#### THE DATA:

* * *

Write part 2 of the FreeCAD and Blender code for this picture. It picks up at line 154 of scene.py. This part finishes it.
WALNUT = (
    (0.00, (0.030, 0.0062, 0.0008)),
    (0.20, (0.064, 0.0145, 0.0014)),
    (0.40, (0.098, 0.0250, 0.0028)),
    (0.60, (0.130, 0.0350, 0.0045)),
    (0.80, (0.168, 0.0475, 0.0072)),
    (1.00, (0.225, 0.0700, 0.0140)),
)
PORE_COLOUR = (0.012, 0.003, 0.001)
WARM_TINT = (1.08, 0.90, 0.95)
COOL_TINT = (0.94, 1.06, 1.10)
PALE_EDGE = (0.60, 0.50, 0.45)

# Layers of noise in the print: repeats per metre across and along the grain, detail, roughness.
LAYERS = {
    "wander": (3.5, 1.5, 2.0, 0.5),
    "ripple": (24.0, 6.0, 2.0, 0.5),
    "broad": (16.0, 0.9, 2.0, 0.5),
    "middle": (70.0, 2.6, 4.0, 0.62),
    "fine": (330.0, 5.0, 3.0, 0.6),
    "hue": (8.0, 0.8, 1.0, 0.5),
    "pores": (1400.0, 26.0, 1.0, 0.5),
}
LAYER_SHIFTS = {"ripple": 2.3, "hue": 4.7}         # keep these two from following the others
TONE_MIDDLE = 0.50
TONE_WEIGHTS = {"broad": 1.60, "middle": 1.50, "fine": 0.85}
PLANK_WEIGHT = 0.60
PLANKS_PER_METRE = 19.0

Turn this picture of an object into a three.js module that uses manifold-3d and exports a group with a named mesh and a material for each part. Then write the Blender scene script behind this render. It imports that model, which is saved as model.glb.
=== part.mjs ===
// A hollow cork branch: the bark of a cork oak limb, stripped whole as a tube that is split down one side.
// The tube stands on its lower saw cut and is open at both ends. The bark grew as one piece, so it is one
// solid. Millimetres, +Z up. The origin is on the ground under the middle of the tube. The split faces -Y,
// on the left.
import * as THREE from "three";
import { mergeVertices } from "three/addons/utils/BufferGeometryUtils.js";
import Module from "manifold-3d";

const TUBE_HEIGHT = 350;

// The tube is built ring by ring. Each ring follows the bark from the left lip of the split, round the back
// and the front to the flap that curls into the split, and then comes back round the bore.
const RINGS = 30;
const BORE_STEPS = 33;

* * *

Take the lines above from the first through the one containing "PALE_EDGE = (0.60, 0.50, 0.45)" and reproduce them exactly; include nothing else.

Write part 2 of the FreeCAD and Blender code for this picture. It picks up at line 154 of scene.py. This part finishes it.
WALNUT = (
    (0.00, (0.030, 0.0062, 0.0008)),
    (0.20, (0.064, 0.0145, 0.0014)),
    (0.40, (0.098, 0.0250, 0.0028)),
    (0.60, (0.130, 0.0350, 0.0045)),
    (0.80, (0.168, 0.0475, 0.0072)),
    (1.00, (0.225, 0.0700, 0.0140)),
)
PORE_COLOUR = (0.012, 0.003, 0.001)
WARM_TINT = (1.08, 0.90, 0.95)
COOL_TINT = (0.94, 1.06, 1.10)
PALE_EDGE = (0.60, 0.50, 0.45)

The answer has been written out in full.